EXCERPTED RECORDS –
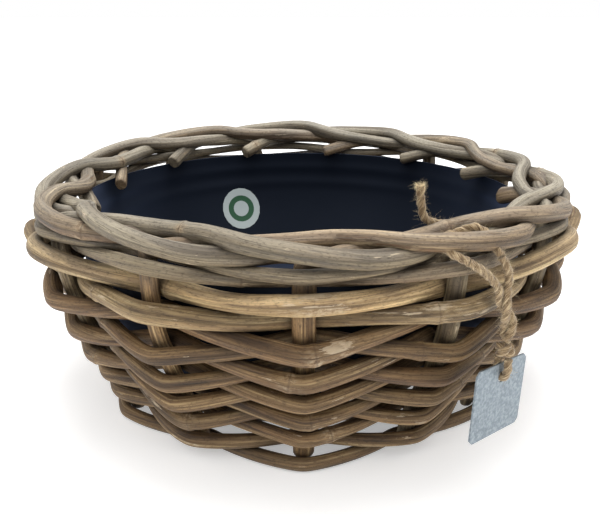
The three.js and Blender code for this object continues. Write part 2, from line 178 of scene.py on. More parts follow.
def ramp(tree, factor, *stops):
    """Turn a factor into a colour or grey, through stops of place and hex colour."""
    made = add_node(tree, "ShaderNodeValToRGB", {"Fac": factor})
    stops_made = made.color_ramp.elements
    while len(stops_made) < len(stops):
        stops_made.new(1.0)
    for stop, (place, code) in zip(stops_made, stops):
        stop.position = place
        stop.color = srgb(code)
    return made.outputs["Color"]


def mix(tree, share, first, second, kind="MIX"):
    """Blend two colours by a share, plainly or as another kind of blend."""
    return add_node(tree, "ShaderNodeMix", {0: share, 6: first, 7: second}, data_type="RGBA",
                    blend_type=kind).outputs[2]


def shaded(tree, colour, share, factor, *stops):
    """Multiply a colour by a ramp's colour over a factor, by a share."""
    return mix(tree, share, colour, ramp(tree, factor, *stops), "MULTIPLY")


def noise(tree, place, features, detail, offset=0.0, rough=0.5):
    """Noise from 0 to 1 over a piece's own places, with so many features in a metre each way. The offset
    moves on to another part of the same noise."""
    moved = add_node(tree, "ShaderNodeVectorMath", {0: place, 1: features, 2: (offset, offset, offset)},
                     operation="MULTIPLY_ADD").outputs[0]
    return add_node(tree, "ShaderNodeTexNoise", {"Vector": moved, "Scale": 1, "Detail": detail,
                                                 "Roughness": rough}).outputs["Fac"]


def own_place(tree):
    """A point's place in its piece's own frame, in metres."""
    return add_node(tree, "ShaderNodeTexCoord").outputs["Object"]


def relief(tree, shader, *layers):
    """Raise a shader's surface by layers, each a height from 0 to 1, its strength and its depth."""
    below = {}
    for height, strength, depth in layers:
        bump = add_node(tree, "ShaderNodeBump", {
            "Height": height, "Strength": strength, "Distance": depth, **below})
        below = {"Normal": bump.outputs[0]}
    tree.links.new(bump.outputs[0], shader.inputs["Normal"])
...
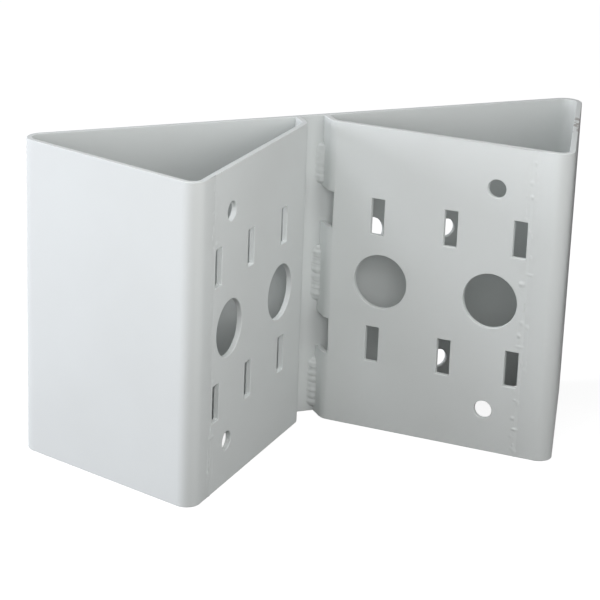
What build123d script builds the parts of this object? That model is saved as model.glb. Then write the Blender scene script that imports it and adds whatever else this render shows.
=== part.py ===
==
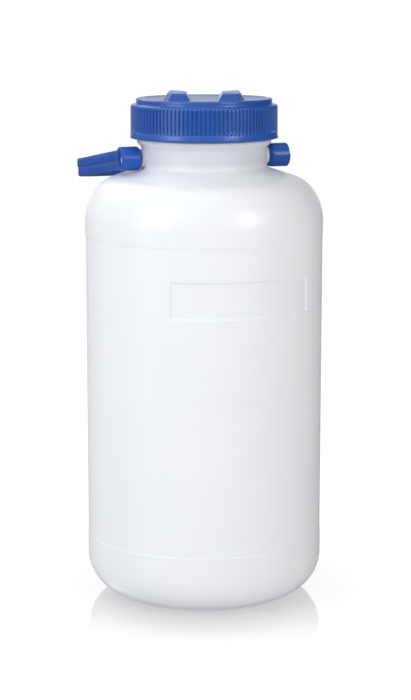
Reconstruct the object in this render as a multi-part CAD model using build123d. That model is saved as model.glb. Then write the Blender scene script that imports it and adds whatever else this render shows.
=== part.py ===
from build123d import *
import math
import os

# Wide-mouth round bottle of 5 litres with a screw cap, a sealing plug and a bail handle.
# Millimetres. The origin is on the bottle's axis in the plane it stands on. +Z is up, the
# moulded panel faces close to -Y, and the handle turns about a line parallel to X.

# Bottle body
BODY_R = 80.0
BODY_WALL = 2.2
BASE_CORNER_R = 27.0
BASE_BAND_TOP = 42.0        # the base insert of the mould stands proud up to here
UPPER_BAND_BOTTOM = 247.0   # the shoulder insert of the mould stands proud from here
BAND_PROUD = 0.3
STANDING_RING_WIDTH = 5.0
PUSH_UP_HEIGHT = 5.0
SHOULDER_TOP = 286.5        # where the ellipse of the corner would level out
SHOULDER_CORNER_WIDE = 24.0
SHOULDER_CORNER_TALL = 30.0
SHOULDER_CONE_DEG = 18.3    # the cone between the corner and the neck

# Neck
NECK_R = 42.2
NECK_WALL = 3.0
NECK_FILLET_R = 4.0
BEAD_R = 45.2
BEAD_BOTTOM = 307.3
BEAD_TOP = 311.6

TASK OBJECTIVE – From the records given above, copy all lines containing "shows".

WRITTEN RESPONSE –
What build123d script builds the parts of this object? That model is saved as model.glb. Then write the Blender scene script that imports it and adds whatever else this render shows.
Reconstruct the object in this render as a multi-part CAD model using build123d. That model is saved as model.glb. Then write the Blender scene script that imports it and adds whatever else this render shows.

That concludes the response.